:: Objective ::
Go through the listing below and gather every line with the word "piece".

:: Information provided ::
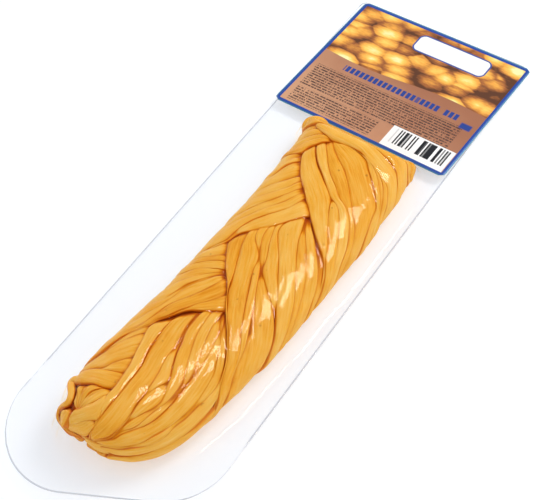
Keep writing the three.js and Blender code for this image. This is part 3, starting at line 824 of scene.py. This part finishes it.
# How deep each point lies in a crease: measured from a skin stretched over the ribbons round it. The curd's finish
# paints shade in the creases by this depth.
OUT = 5.0  # how far outside the ribbons the measuring starts
SKIN_CELLS = 5
heights = np.full((ROWS, ROUND), -CORE_DEPTH)
for i in range(ROWS):
    for k in range(ROUND):
        normal = Vector(FORM_NORMALS[i, k])
        hit = ribbon_hits.ray_cast(Vector(FORM_POINTS[i, k]) + normal * OUT, -normal, OUT + CORE_DEPTH)
        if hit[0] is not None:
            heights[i, k] = OUT - hit[3]
skin = widest(widest(heights, SKIN_CELLS), SKIN_CELLS, lowest=True)
form_hits = BVHTree.FromPolygons(FORM_POINTS.reshape(-1, 3).tolist(), quads_of(numbers_of(ROWS, ROUND + 1)))
for piece in [*strands, core]:
    depths = np.zeros(len(piece.data.vertices), np.float32)
    for n, point in enumerate(points_of(piece.data) / MM):
        point = Vector(point)
        spot, normal, face, _ = form_hits.find_nearest(point)
        i, k = divmod(face, ROUND)
        depths[n] = max(0.0, skin[i, k] - (point - spot).dot(Vector(FORM_NORMALS[i, k])))
    give(piece.data, "crease", depths)

for piece in [*strands, core]:
    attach(piece, "root")
    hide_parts("sealed_pack")


# ==== the clear pack ===========================================================================
# Two clear films, shrunk onto the cheese under vacuum and welded to each other all round it. The
# upper one bridges the creases and comes down steeply to the flat border; the edge is cut clean.

PACK_HALF = 42.5
PACK_FAR = 132.1
CORNER = 27.5  # radius of both corners at the slanted near end
CORNER_REACH = PACK_HALF - CORNER
LEFT_CORNER_Y = -105.65
END_SLANT = math.radians(27.3)
FAR_CORNER = 3.0
BORDER_LOW, BORDER_HIGH = 3.0, 3.5
FILM_GAP = 0.06
BRIDGE = 0.9  # radius of the hollow that the film makes over a crease
STEEPEST = math.tan(math.radians(66))
SLOPE_STEPS = 26  # how many cells the film's slope can spread outwards
CELL = 0.5
CHEESE_SPAN = ((-30, 38), (-116, 65))  # across and along: cells outside it are only border
LOOK_FROM = {-1: 45.0, 1: -8.0}  # level that the ribbons are looked at from, downwards and upwards
LOOK_REACH = 60

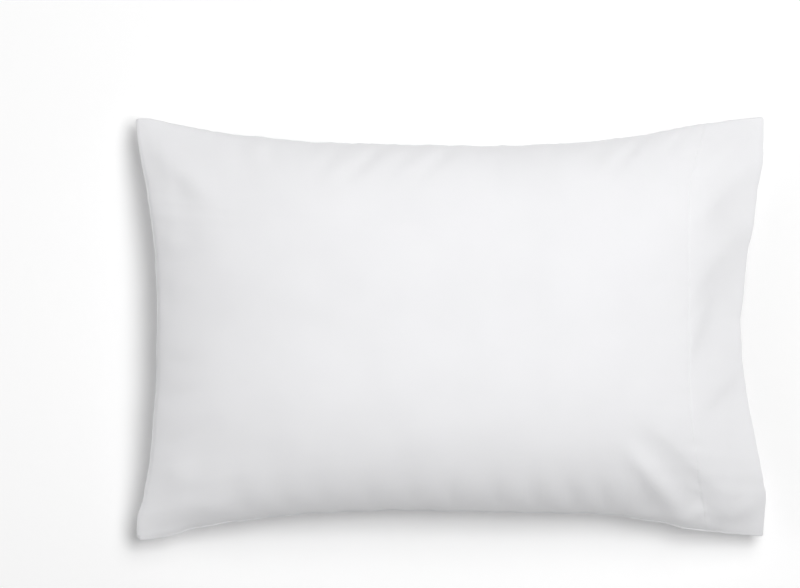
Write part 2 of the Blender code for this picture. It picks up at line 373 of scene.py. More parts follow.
def planPoint(u, v):        # where the cloth lies from above: u runs to the open end, v across
    low = sidePoint("leftLow", "rightLow", "lowSide", u, 1)
    high = sidePoint("leftHigh", "rightHigh", "highSide", u, -1)
    closed = sidePoint("leftLow", "leftHigh", "closedEnd", v, -1)
    mouth = sidePoint("rightLow", "rightHigh", "openEnd", v, 1)
    none, whole = np.zeros_like(u), np.ones_like(u)
    corners = (
        (1 - u) * (1 - v) * sidePoint("leftLow", "rightLow", "lowSide", none, 1)
        + u * (1 - v) * sidePoint("leftLow", "rightLow", "lowSide", whole, 1)
        + (1 - u) * v * sidePoint("leftHigh", "rightHigh", "highSide", none, -1)
        + u * v * sidePoint("leftHigh", "rightHigh", "highSide", whole, -1)
    )
    return (1 - v) * low + v * high + (1 - u) * closed + u * mouth - corners


def earShare(u, v):
    return np.abs(2 * u - 1) ** caseForm["cornerReach"] * np.abs(2 * v - 1) ** caseForm["cornerReach"]


def fullness(u, v):        # how much of the middle's height the cloth has, from 0 at a seam to 1
    ear = earShare(u, v)
    fromEnd = 1 - (1 - np.minimum(u / caseForm["endReach"], 1)) ** caseForm["endRoundness"]
    fromSides = 1 - np.abs(2 * v - 1) ** caseForm["sideRoundness"]
    full = fromEnd ** caseForm["endSteepness"] * fromSides ** caseForm["sideSteepness"]
    return full ** (1 + caseForm["earFlatness"] * ear) * (1 - caseForm["earThinning"] * ear)


def seamDistances(u, v):        # to the low side, the high side and the closed end
    length, width = caseForm["planLength"], caseForm["planWidth"]
    return v * width, (1 - v) * width, u * length


def casePoint(u, v, face):        # the smooth face, before its folds, and how deep the case is there
    x, y = planPoint(u, v)
    toLow, toHigh, toEnd = seamDistances(u, v)
    seam = caseForm["seamWidth"]
    filledU = np.maximum(toEnd - seam, 0) / (caseForm["planLength"] - seam)
    filledV = np.maximum(toLow - seam, 0) / (caseForm["planWidth"] - seam)
    full = fullness(filledU, filledV)
    near = np.minimum(np.minimum(toLow, toHigh), toEnd)
    lowStart, endStart, highStart = caseForm["seamWaveStarts"]
    besideSides = np.where(toLow < toHigh, lowStart + x, highStart + x)
    along = np.where(toEnd < np.minimum(toLow, toHigh), endStart + y, besideSides)
    level = caseForm["seamLevel"] - caseForm["cornerDroop"] * earShare(u, v)
    wave = caseForm["seamWave"] * ripple(along, 0, caseForm["seamWaveSize"], 40)
    level = level + wave * np.exp(-((near / caseForm["seamWaveReach"]) ** 2))
    level = level - caseForm["endSeamDroop"] * np.exp(-((toEnd / seam) ** 2))
    front = smoothColumn(caseForm["sections"], u, 1) * full
    back = smoothColumn(caseForm["sections"], u, 2) * full
    half = caseForm["seamHalf"]
    roll = half * np.sqrt(1 - (1 - np.minimum(near / half, 1)) ** 2)
    if face > 0:
        return np.stack([x, y, level + front + roll], axis=-1), front + back
    setback = caseForm["backLipSetback"] * u ** caseForm["backLipReach"] * np.sin(np.pi * v)
    return np.stack([x - setback, y, np.maximum(level - back - roll, 0)], axis=-1), front + back


def cellSteps(rows):        # places along a line, from a table of cell sizes
    samples = 4001
    places = np.linspace(rows[0][0], rows[-1][0], samples)
    sizes = np.interp(places, [row[0] for row in rows], [row[1] for row in rows])
    count = np.concatenate([[0], np.cumsum((1 / sizes)[1:] * np.diff(places))])
    cells = round(count[-1])
    return np.interp(np.linspace(0, count[-1], cells + 1), count, places)


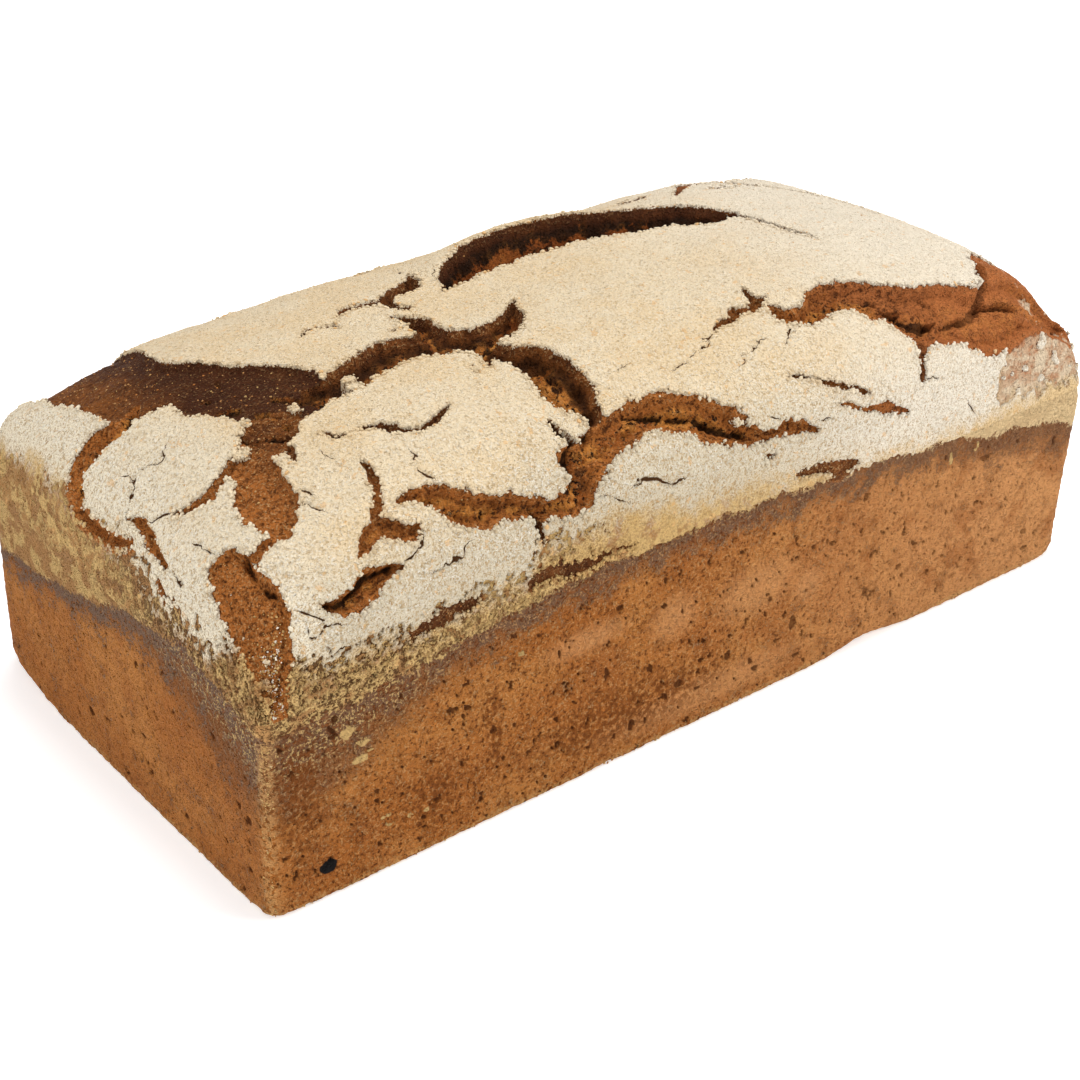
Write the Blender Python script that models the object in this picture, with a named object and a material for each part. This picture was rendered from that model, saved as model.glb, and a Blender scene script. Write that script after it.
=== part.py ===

:: The output ::
for piece in [*strands, core]:
    depths = np.zeros(len(piece.data.vertices), np.float32)
    for n, point in enumerate(points_of(piece.data) / MM):
    give(piece.data, "crease", depths)
for piece in [*strands, core]:
    attach(piece, "root")